I usually do all my tivo fiddling with an old PIII sans SATA. So I rather then messing around with the aopen I figured let me get what i need to use the PIII with SATA. Rather then buying a sata/pata converter I was thinking of just putting a SATA PCI card in the PIII. Will the bootcd recognize any SATA card? Or do I need to find one with a specific chipset?

I'm looking at the syba SD-SATA150R http://www.syba.com/product/43/02/03/index.html with the Silicon Image SIL 3112 host controller chip - it says it works under linux.

Any help would be much appreciated.


----------



## Agent86 (Jan 18, 2002)

I bought the Promise SATA300 TX4 card to do my testing and upgrades. It is supported under linux using the "sata_promise" driver.

I've read about the Silicon Image stuff working as well, but I knew the Promise drivers were open source and the card had 4 ports on it, which was nice.

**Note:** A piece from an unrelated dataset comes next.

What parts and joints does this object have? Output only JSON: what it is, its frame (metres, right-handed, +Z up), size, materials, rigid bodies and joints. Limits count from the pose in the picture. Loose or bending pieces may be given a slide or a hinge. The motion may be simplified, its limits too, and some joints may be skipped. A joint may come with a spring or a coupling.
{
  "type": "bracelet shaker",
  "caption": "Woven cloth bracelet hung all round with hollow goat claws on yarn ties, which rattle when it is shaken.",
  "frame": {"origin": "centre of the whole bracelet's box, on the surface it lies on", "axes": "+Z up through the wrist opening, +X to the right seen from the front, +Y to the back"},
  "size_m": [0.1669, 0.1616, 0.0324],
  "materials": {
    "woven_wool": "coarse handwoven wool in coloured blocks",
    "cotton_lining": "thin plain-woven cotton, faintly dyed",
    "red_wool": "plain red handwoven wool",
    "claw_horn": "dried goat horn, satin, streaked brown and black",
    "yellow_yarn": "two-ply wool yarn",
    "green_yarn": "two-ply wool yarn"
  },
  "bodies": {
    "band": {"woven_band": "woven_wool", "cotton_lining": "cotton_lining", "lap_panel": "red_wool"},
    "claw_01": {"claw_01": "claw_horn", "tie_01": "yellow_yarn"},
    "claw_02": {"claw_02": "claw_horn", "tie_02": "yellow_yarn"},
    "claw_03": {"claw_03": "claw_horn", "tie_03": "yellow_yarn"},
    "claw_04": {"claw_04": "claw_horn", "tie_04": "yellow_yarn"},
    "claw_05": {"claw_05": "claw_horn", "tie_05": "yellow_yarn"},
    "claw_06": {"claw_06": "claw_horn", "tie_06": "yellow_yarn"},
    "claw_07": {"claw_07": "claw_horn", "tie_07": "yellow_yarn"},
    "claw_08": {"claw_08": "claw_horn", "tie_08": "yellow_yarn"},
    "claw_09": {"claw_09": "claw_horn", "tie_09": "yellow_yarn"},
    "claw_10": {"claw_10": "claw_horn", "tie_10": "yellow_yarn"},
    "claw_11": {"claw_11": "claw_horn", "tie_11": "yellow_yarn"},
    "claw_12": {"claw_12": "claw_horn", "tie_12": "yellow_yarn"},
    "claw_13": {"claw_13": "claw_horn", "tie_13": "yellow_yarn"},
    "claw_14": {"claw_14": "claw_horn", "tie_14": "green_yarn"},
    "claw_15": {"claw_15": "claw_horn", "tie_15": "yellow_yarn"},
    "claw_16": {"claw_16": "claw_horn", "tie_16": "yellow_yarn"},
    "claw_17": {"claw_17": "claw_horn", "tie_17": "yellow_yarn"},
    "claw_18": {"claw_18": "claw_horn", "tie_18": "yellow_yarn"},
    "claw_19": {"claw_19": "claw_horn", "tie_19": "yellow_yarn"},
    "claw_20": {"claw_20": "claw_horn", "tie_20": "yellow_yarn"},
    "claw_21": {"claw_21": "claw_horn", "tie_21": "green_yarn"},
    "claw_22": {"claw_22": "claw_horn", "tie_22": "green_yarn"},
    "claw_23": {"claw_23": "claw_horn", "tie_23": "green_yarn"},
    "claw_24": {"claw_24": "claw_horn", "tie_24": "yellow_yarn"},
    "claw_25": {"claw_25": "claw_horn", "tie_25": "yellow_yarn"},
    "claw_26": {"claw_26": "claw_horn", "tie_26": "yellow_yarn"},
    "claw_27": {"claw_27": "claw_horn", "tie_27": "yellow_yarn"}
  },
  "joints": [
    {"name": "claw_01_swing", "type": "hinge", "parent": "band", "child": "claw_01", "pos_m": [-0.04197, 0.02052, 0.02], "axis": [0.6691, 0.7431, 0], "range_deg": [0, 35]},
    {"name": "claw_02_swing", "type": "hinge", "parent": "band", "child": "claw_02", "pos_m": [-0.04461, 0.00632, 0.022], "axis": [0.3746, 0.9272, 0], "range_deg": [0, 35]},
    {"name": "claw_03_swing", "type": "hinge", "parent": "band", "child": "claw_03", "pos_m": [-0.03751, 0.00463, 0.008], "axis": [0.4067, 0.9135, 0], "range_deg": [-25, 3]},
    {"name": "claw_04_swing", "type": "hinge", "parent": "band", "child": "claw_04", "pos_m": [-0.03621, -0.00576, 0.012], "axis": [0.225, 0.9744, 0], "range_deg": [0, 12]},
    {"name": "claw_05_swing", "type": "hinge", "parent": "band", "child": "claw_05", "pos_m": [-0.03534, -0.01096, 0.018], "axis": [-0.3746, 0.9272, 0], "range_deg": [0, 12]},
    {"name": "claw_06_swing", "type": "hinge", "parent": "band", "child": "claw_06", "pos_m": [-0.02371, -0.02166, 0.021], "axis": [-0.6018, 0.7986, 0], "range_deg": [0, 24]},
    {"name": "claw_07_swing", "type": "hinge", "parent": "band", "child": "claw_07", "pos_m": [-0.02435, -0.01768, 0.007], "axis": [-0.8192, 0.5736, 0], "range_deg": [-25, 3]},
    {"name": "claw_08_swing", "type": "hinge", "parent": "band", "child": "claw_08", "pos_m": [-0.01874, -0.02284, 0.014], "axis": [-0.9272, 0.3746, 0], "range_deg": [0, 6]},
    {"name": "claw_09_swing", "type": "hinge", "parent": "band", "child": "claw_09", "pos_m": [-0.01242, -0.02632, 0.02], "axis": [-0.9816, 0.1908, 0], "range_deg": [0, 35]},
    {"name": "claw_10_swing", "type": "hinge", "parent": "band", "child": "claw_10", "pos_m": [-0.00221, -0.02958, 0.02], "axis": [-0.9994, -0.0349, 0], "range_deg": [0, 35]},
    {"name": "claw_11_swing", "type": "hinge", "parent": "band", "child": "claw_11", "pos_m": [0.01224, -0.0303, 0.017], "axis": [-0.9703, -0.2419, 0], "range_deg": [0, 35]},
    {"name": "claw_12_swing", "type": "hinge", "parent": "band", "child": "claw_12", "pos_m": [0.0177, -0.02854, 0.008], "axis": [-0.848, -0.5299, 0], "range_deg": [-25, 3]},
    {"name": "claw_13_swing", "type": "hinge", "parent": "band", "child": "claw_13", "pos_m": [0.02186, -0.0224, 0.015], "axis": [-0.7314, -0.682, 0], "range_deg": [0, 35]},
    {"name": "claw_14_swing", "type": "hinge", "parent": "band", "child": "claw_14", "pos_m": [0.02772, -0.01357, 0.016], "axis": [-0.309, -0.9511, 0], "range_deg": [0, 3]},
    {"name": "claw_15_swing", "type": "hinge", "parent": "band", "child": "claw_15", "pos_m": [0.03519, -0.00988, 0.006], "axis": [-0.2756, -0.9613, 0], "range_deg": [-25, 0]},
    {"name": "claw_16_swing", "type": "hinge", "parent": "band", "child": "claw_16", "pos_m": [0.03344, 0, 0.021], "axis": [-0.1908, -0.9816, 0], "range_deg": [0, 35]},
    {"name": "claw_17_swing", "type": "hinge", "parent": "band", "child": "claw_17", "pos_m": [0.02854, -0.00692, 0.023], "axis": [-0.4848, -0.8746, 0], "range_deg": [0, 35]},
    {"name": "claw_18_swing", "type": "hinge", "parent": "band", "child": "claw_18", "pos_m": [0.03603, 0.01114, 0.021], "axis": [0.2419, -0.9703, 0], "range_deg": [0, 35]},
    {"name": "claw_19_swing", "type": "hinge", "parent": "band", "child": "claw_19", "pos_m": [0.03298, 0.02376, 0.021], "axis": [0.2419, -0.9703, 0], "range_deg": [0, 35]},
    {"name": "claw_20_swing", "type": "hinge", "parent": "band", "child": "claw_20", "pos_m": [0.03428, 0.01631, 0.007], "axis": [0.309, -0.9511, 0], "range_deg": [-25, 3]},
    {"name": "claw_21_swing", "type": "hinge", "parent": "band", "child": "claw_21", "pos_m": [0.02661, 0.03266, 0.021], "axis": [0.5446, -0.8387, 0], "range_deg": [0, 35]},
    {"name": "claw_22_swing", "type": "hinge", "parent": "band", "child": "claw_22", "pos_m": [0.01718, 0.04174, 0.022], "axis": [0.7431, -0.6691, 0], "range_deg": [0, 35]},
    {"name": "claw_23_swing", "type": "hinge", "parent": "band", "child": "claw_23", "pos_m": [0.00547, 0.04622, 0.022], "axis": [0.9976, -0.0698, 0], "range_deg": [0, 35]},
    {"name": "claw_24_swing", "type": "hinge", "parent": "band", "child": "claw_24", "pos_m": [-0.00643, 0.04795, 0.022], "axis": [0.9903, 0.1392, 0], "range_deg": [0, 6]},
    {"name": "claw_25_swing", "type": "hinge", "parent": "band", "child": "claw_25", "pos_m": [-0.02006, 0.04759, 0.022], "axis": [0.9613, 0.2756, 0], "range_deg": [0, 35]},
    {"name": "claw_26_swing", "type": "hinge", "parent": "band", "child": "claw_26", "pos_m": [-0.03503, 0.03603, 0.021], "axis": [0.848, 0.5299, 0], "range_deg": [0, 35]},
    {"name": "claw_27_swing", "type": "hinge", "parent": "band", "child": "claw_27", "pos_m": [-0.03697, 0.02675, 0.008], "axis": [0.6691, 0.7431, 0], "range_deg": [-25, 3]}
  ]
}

I had no problems using the GParted Live CD, as mentioned in this post to do my upgrade with this card in my system, but the card did refuse to work properly in my old Pentuim 2 system. I had to put it into my Athlon 1700 machine to get it to work.


----------



## MichaelK (Jan 10, 2002)

do you know if pdisk is on the gparted live cd?

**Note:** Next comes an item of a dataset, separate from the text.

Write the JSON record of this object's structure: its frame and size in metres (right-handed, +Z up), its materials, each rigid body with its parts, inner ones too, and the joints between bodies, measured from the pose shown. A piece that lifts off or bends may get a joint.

or actually- can you use the gparted to change the partition sizes?


----------



## bschott (Sep 14, 2006)

FYI,

I had problems with GPartBoot CD, The PTV {free} CD, and Knoppix boot CD on my new Asus P5WDH Deluxe board using the onboard SATA controller. Howerver the Knoppix (and probably the other's) worked fine on my other MSI Nforce 4/AMD system. The MSI SATA is onboard NForce 4.


----------



## MichaelK (Jan 10, 2002)

Agent86 said:


> I bought the Promise SATA300 TX4 card to do my testing and upgrades. It is supported under linux using the "sata_promise" driver.
> 
> I've read about the Silicon Image stuff working as well, but I knew the Promise drivers were open source and the card had 4 ports on it, which was nice.
> 
> I had no problems using the GParted Live CD, as mentioned in this post to do my upgrade with this card in my system, but the card did refuse to work properly in my old Pentuim 2 system. I had to put it into my Athlon 1700 machine to get it to work.


I bought that same card- cant get the usual boot cd's to see drives on it.

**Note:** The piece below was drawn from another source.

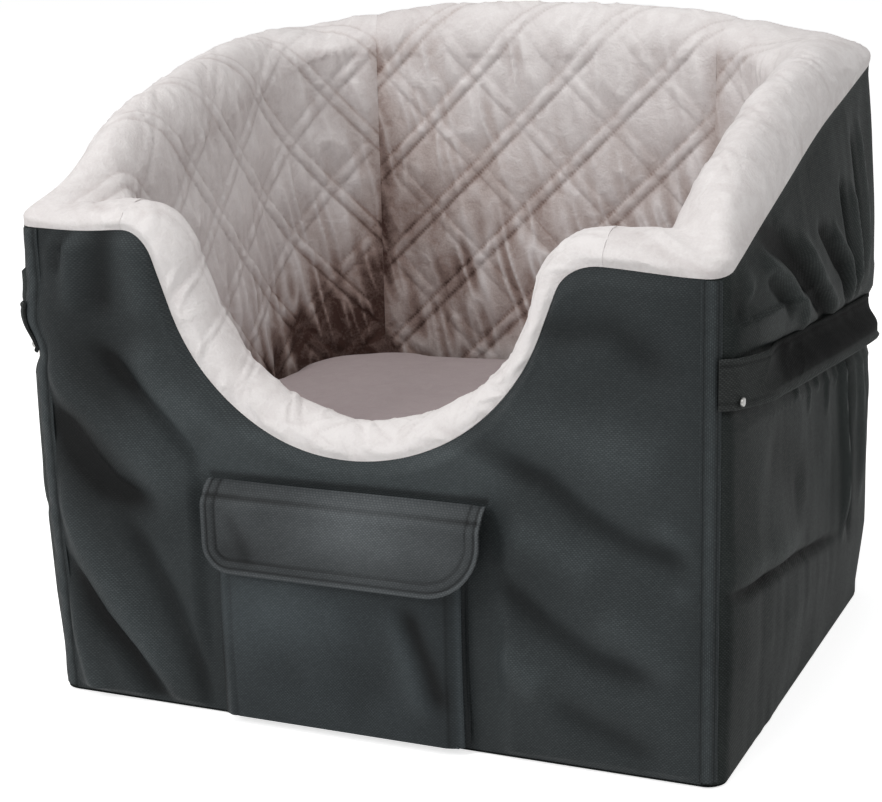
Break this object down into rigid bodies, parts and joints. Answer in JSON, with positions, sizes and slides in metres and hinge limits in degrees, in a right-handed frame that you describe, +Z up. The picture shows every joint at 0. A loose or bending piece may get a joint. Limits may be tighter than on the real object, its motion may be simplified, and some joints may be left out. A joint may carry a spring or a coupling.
{
  "type": "dog car seat",
  "caption": "Raised foam booster seat for a small dog, woven cover, quilted plush lining, low scooped front, flap pocket, loose cushion and a buckled strap round the back.",
  "frame": {"origin": "centre of the flat underside, in the middle of the cover's width and depth", "axes": "+Z up from the surface the seat stands on, +X along the seat's width to its right seen from the scooped front, -Y towards the front"},
  "size_m": [0.489, 0.3968, 0.4211],
  "materials": {
    "woven_cover": "charcoal woven polyester, slightly satin",
    "plush_lining": "short warm light-grey plush, quilted",
    "cushion_plush": "short mauve-grey plush",
    "foam": "upholstery foam, cut faces",
    "hook_and_loop": "black hook-and-loop tape",
    "webbing": "black ribbed webbing",
    "plastic": "black moulded acetal",
    "zinc": "tumbled zinc alloy"
  },
  "bodies": {
    "shell": {"cover_front": "woven_cover", "cover_left": "woven_cover", "cover_right": "woven_cover", "cover_back": "woven_cover", "cover_base": "woven_cover", "corner_seam_left": "woven_cover", "corner_seam_right": "woven_cover", "foam_front": "foam", "foam_left": "foam", "foam_right": "foam", "foam_back": "foam", "foam_floor": "foam", "lining_front": "plush_lining", "lining_left": "plush_lining", "lining_right": "plush_lining", "lining_back": "plush_lining", "lining_floor": "plush_lining", "pocket_front": "woven_cover", "pocket_gusset_left": "woven_cover", "pocket_gusset_right": "woven_cover", "pocket_bottom": "woven_cover", "loop_strip": "hook_and_loop", "side_band_left": "woven_cover", "side_band_right": "woven_cover", "band_rivet_left": "zinc", "band_rivet_right": "zinc", "strap_left": "webbing", "strap_right": "webbing", "buckle_socket": "plastic", "zip_tape_upper": "webbing", "zip_tape_lower": "webbing", "zip_chain": "plastic"},
    "flap": {"pocket_flap": "woven_cover", "hook_strip": "hook_and_loop"},
    "cushion": {"seat_cushion": "cushion_plush"},
    "buckle_male": {"buckle_insert": "plastic"},
    "zip_runner": {"zip_slider": "zinc"},
    "zip_tab": {"zip_pull": "zinc"}
  },
  "joints": [
    {"name": "flap_hinge", "type": "hinge", "parent": "shell", "child": "flap", "pos_m": [-0.0095, -0.1868, 0.16], "axis": [-1, 0, 0], "range_deg": [0, 120]},
    {"name": "cushion_lift", "type": "slide", "parent": "shell", "child": "cushion", "axis": [0, 0, 1], "range_m": [0, 0.33]},
    {"name": "buckle_slide", "type": "slide", "parent": "shell", "child": "buckle_male", "axis": [1, 0, 0], "range_m": [0, 0.05]},
    {"name": "zip_slide", "type": "slide", "parent": "shell", "child": "zip_runner", "axis": [-1, 0, 0], "range_m": [0, 0.37]},
    {"name": "zip_tab_swing", "type": "hinge", "parent": "zip_runner", "child": "zip_tab", "pos_m": [0.19, 0.19155, 0.05], "axis": [0, 0, 1], "range_deg": [0, 165]}
  ]
}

But the knoppix cd works fine with it.


----------



## HomeUser (Jan 12, 2003)

I have the Adaptec ASH-125SA 2 channel SATA card it works with the older versions of Linux but does not support the 750G drive. After verifying this with Adaptec I purchased a Promise SATA300 4 channel card it works great with the Large drive however requires a Linux Kernel version 2.6.14 or later altho previous version of the kernel can be modified to support the Promise card. In order to complete the upgrade of the Series3 TiVo I upgraded the MFSTools + Linux PC to FC5.


----------



## wackymann (Sep 22, 2006)

Quick question for anybody/everybody about using the bumwine method for upgrading S3's on an older computer:

I have an older computer that doesn't have any SATA disks, and the mother board doesn't have any SATA ports. OTOH, my power supply claims to have 2 connections that are meant for SATA drives?? (I obviously built this PC just before SATA became popular).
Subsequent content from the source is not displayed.